The term “Sindoor 2.0” has entered the regional information space as a possible shorthand for renewed Indian military pressure. But open-source evidence does not support that current GNSS jamming is part of a planned IAF strike package. In the absence of stronger indicators, analysts should not assume jamming reports to be certain.
That said, electronic activity often ramps up prior to or during military signaling. Air forces might test radar discipline, enemy reactions, and communications patterns. They may also ban drones and precision-guided systems around sensitive areas. So the current pattern is worth watching.
If accurate, the reported PAF–IAF three-hour air jamming and evasion activity would be a significant escalation in the electromagnetic domain. But no credible public means have confirmed this activity. Look for supporting signs for defense watchers: strange tanker flights, airspace closures, fighter dispersal, emergency NOTAMs, air-defense alerts, and political warnings.
What to Expect Next
The key issue is not jamming alone. The real warning comes when GNSS disruption happens at the same time as military movement. The border could become more dangerous if electronic warfare, airspace restrictions, and political messaging come together.

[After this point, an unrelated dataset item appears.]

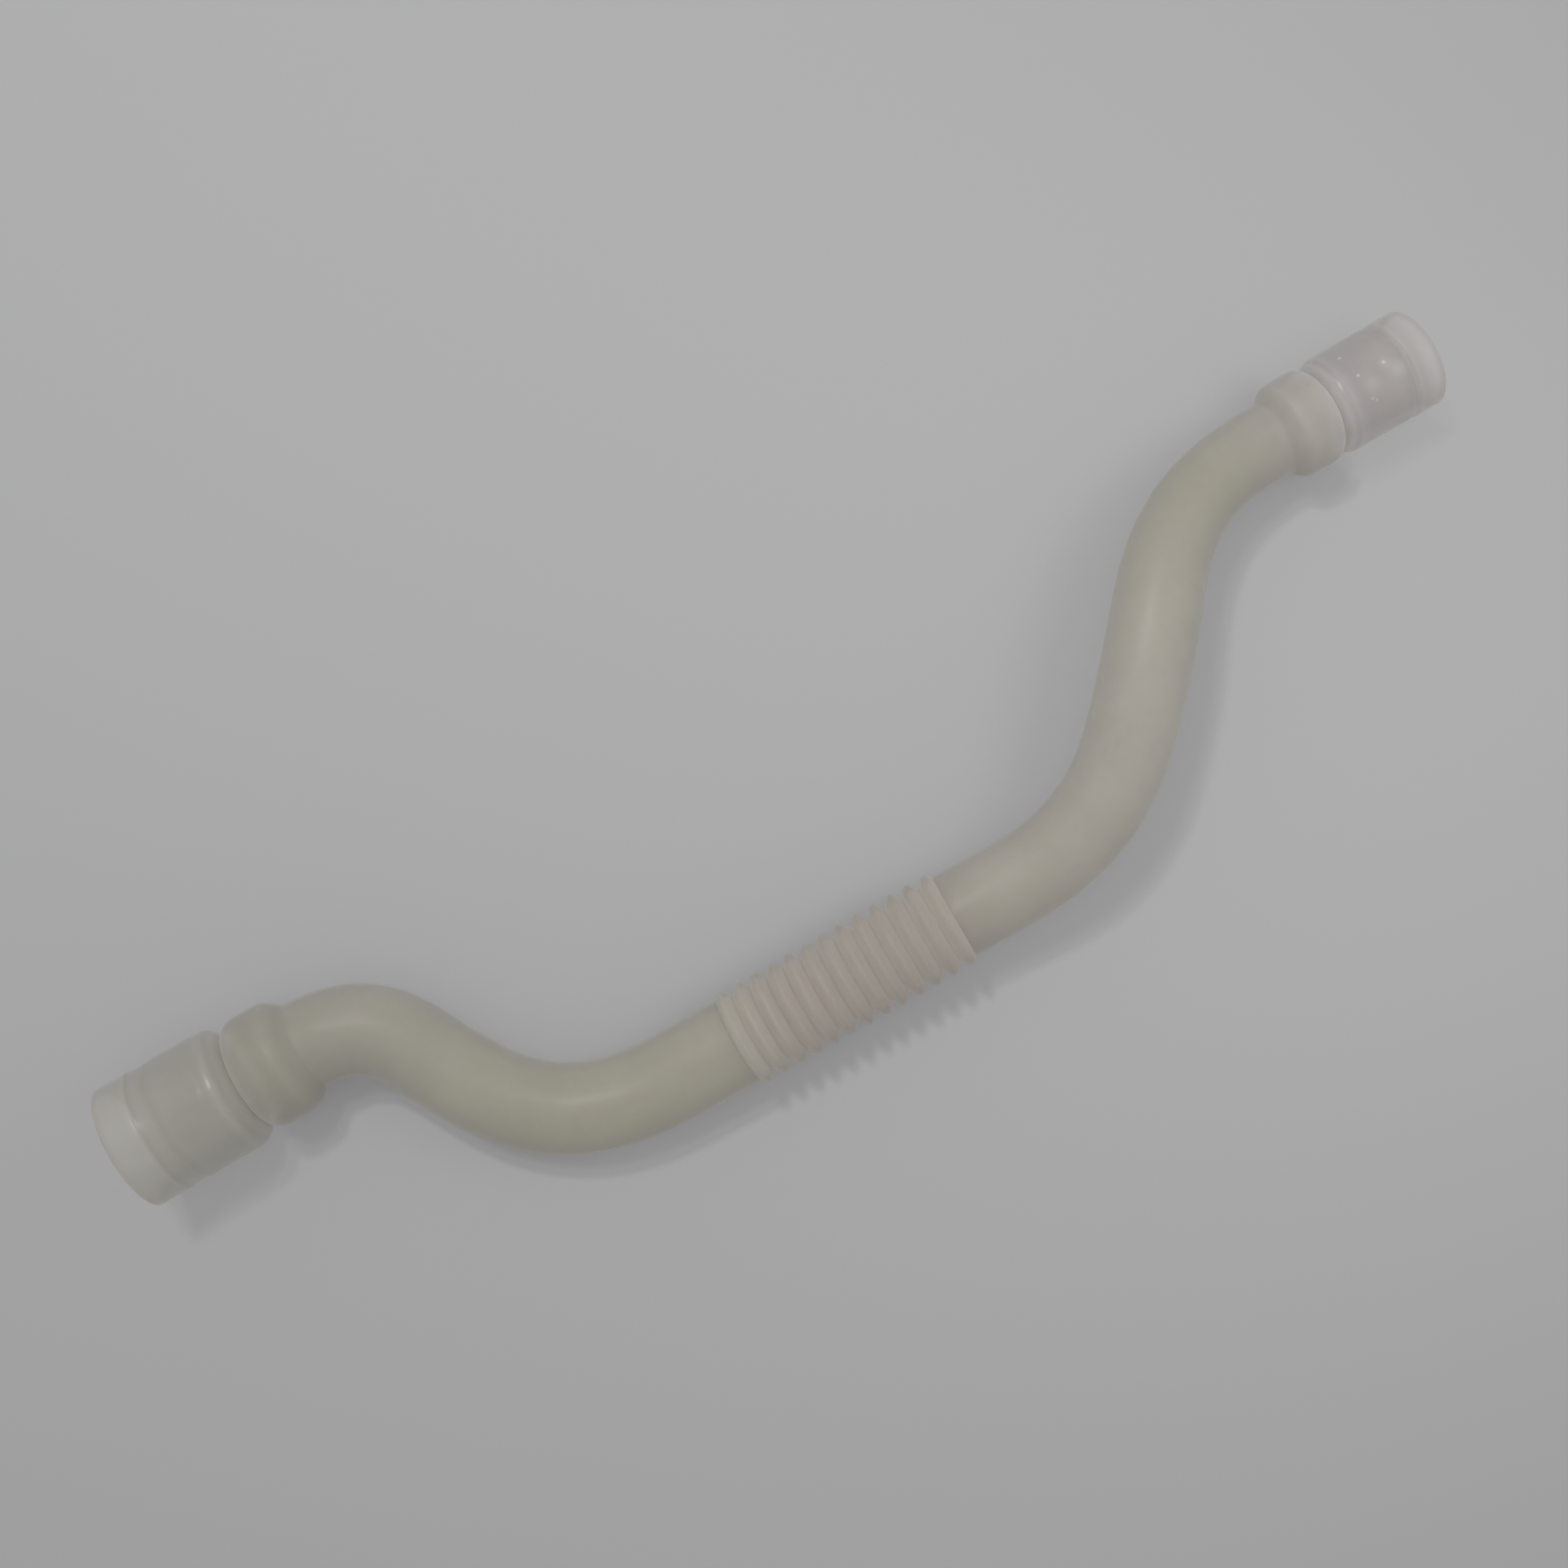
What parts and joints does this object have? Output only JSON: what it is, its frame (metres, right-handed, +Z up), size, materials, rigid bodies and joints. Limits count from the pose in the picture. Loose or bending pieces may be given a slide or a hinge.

Currently, GPS jamming along the India-Pakistan border signals an increased electronic warfare environment. It has implications for commercial aviation, makes tactical positioning harder, and raises questions about military readiness. However, that does not prove that a major operation is starting.
The obvious view is the most balanced. Both sides could be shaping the electromagnetic battlespace. India may be trying to apply pressure options. Pakistan may be tracking and countering them. Meanwhile, civilian aircraft still carry a share of the cost. In South Asia, the first sign of escalation might not be a missile launch. It could be dropping a navigation signal.